Fast Act Anomaly

As we previously advised in our client alert dated January 22, 2016, the SEC adopted a rule on January 13, 2016 pursuant to the Fixing America’s Surface Transportation Act (the FAST Act) that permits a smaller reporting company (SRC) to incorporate by reference into its registration statement on Form S-1 documents filed by the issuer subsequent to the effective date of the registration statement in compliance with certain provisions of the Securities Exchange Act of 1934 (the Exchange Act). For further information relating to this ability to forward incorporate by reference, see our January 22, 2016 alert

Interestingly, Congress limited this provision of the FAST Act to SRCs, and the SEC did not expand the new rule to accelerated filers (issuers with a public float held by non-affiliates between $75 million and $700 million).

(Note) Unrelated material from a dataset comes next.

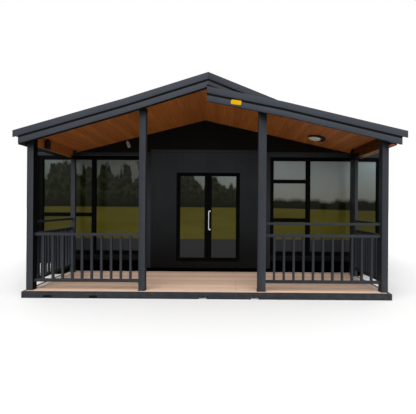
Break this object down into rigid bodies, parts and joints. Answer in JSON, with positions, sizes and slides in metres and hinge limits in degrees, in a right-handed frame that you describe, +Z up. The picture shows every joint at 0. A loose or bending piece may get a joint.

Instead, accelerated filers will need to continue to utilize Form S-3 if they want to file a registration statement that permits forward incorporation by reference. However, by not being able to forward incorporate by reference, an accelerated filer could be disadvantaged in a couple of ways. First, Form S-3, unlike Form S-1, requires issuers to have timely filed all of their reports under the Exchange Act in the 12-month period immediately prior to filing the Form S-3. Hence, if an accelerated filer is late by one day with respect to a Form 10-Q, 10-K or 8-K filing, it will not be eligible to file a Form S-3 and will not be able to file a Form S-1 and forward incorporate by reference. In contrast, since the Form S-1 forward incorporation rules only require that all reports required under the Exchange Act during the 12 months immediately preceding the filing of the Form S-1 have been filed, an SRC will still be able to forward incorporate by reference under Form S-1, even if it files a Form 10-K, 10-Q or 8-K late. Second, if at the time of filing a Form S-3, an accelerated filer has a public float of less than $75 million, it will only be able to utilize the baby shelf rules of Form S-3 in order to undertake a primary offering. Under the baby shelf rules, an issuer may not sell securities in a public primary offering with a value exceeding more than one-third of its public float in any 12-month period so long as its public float remains below $75 million. In contrast, there is no dollar limitation with respect to the amount of securities that can be sold under a Form S-1.

There are still advantages to using a Form S-3 as opposed to a Form S-1 such as a Form S-3 allows issuers in a primary offering to offer securities on a delayed basis. However, we believe that to level the playing field, the SEC should also allow accelerated filers to forward incorporate by reference under Form S-1.